%%

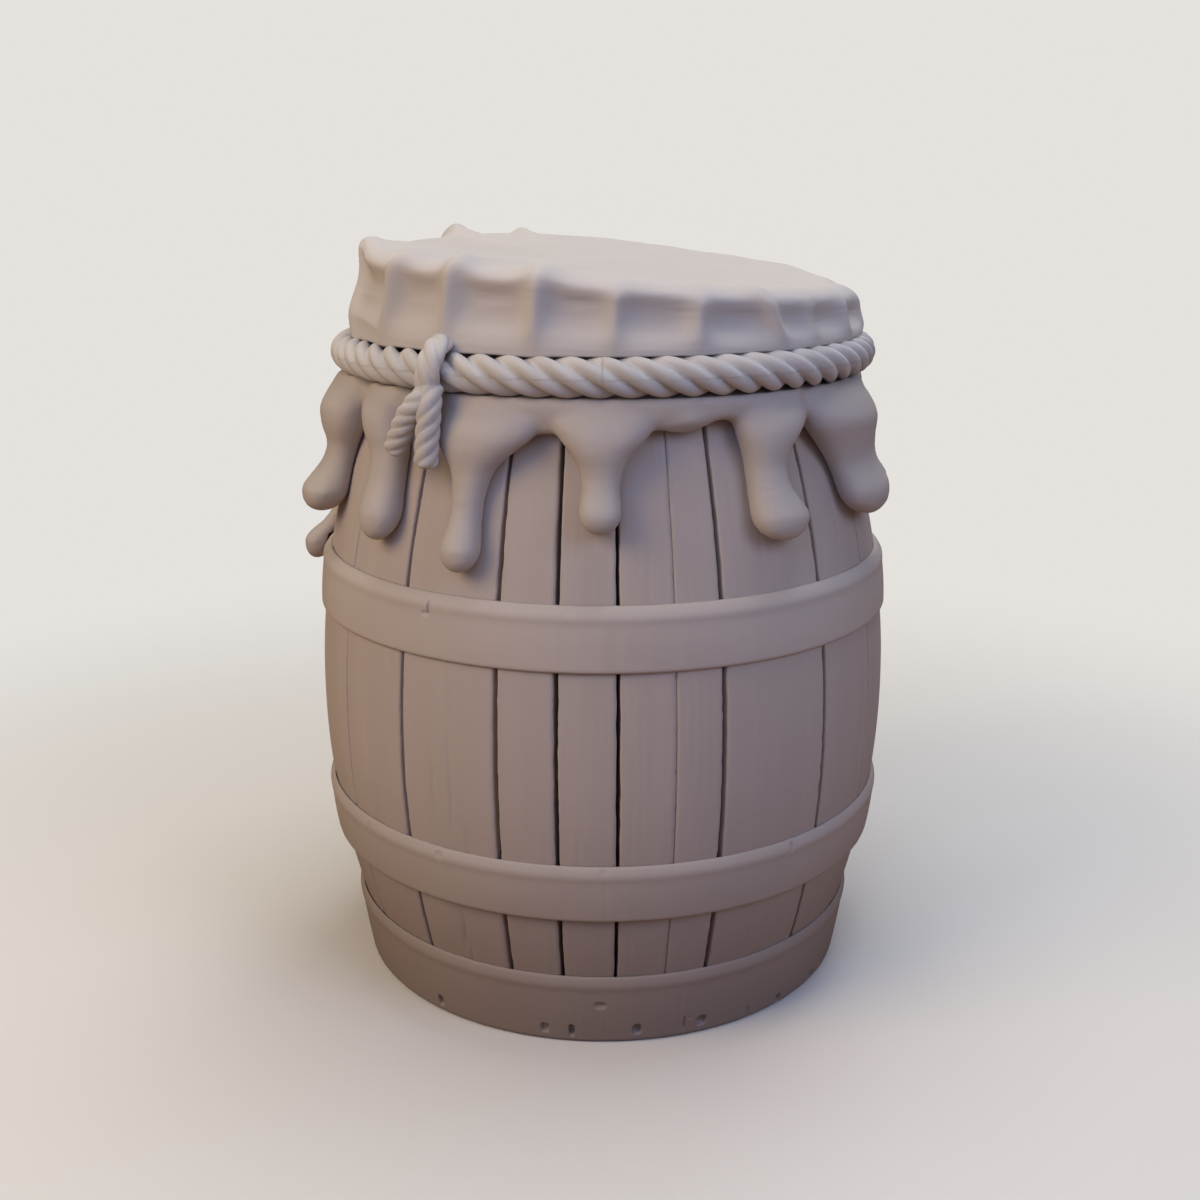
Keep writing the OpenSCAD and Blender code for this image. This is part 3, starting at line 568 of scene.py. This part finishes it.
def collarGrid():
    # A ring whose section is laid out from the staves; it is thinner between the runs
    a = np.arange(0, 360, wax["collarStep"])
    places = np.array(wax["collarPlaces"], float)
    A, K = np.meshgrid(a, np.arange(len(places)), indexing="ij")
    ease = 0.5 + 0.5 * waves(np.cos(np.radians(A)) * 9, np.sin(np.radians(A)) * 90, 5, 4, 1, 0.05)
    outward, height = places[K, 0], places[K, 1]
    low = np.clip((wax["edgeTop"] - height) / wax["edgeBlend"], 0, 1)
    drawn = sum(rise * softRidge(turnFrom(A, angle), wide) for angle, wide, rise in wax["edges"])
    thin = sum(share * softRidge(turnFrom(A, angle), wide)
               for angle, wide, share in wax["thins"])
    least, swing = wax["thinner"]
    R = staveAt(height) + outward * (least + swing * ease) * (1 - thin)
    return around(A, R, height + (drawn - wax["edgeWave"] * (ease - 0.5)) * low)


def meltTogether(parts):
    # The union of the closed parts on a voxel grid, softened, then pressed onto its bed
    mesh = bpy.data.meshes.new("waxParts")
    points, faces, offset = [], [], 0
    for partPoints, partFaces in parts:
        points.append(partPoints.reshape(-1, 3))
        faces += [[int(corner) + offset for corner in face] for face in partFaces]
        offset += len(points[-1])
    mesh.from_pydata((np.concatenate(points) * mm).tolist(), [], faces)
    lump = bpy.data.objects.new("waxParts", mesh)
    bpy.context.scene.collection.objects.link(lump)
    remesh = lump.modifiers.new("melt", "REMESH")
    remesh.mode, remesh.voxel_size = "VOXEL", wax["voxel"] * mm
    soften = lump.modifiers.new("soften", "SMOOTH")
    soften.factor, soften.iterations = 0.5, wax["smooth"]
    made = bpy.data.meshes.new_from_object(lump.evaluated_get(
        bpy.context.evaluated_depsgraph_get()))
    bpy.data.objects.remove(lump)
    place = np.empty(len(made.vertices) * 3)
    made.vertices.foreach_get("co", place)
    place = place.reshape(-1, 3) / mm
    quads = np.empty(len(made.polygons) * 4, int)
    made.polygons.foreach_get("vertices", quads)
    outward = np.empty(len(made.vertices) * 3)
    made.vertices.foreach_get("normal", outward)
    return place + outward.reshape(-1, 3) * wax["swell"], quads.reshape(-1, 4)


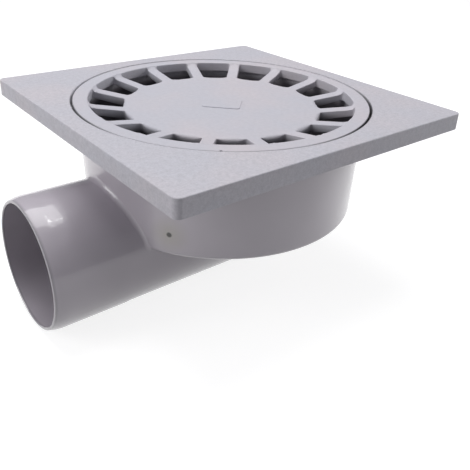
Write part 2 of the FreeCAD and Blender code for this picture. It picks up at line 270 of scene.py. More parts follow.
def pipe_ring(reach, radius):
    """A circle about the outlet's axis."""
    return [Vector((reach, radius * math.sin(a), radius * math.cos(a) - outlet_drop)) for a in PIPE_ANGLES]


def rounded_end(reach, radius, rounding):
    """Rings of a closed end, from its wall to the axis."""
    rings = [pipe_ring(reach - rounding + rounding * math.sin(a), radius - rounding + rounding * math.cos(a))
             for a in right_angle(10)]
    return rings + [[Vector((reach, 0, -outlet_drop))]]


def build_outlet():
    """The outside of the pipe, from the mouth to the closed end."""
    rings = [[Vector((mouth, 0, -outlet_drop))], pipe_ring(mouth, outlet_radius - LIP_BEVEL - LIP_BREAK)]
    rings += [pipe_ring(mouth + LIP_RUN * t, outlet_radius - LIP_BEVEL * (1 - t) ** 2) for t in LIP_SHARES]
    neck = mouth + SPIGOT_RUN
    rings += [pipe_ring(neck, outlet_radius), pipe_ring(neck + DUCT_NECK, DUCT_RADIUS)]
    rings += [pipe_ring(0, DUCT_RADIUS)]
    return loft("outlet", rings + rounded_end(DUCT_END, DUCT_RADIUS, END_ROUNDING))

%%

* TASK OBJECTIVE
Repeat the entries above exactly, beginning at their first line and ending with the line that contains "return place +", with nothing added.

* SOLUTION BELOW
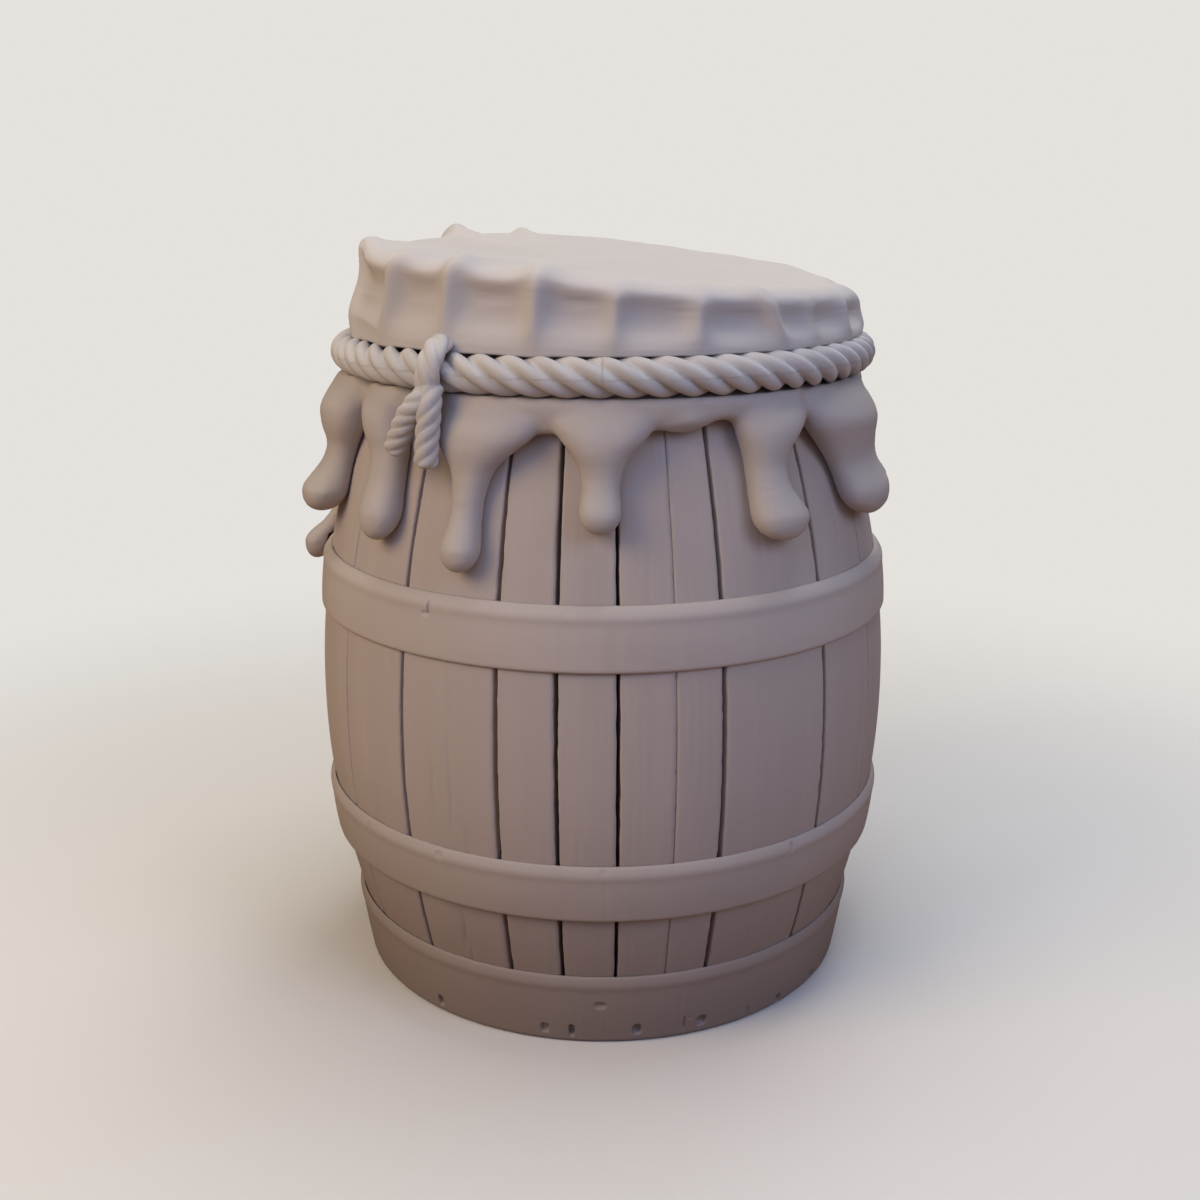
Keep writing the OpenSCAD and Blender code for this image. This is part 3, starting at line 568 of scene.py. This part finishes it.
def collarGrid():
    # A ring whose section is laid out from the staves; it is thinner between the runs
    a = np.arange(0, 360, wax["collarStep"])
    places = np.array(wax["collarPlaces"], float)
    A, K = np.meshgrid(a, np.arange(len(places)), indexing="ij")
    ease = 0.5 + 0.5 * waves(np.cos(np.radians(A)) * 9, np.sin(np.radians(A)) * 90, 5, 4, 1, 0.05)
    outward, height = places[K, 0], places[K, 1]
    low = np.clip((wax["edgeTop"] - height) / wax["edgeBlend"], 0, 1)
    drawn = sum(rise * softRidge(turnFrom(A, angle), wide) for angle, wide, rise in wax["edges"])
    thin = sum(share * softRidge(turnFrom(A, angle), wide)
               for angle, wide, share in wax["thins"])
    least, swing = wax["thinner"]
    R = staveAt(height) + outward * (least + swing * ease) * (1 - thin)
    return around(A, R, height + (drawn - wax["edgeWave"] * (ease - 0.5)) * low)


def meltTogether(parts):
    # The union of the closed parts on a voxel grid, softened, then pressed onto its bed
    mesh = bpy.data.meshes.new("waxParts")
    points, faces, offset = [], [], 0
    for partPoints, partFaces in parts:
        points.append(partPoints.reshape(-1, 3))
        faces += [[int(corner) + offset for corner in face] for face in partFaces]
        offset += len(points[-1])
    mesh.from_pydata((np.concatenate(points) * mm).tolist(), [], faces)
    lump = bpy.data.objects.new("waxParts", mesh)
    bpy.context.scene.collection.objects.link(lump)
    remesh = lump.modifiers.new("melt", "REMESH")
    remesh.mode, remesh.voxel_size = "VOXEL", wax["voxel"] * mm
    soften = lump.modifiers.new("soften", "SMOOTH")
    soften.factor, soften.iterations = 0.5, wax["smooth"]
    made = bpy.data.meshes.new_from_object(lump.evaluated_get(
        bpy.context.evaluated_depsgraph_get()))
    bpy.data.objects.remove(lump)
    place = np.empty(len(made.vertices) * 3)
    made.vertices.foreach_get("co", place)
    place = place.reshape(-1, 3) / mm
    quads = np.empty(len(made.polygons) * 4, int)
    made.polygons.foreach_get("vertices", quads)
    outward = np.empty(len(made.vertices) * 3)
    made.vertices.foreach_get("normal", outward)
    return place + outward.reshape(-1, 3) * wax["swell"], quads.reshape(-1, 4)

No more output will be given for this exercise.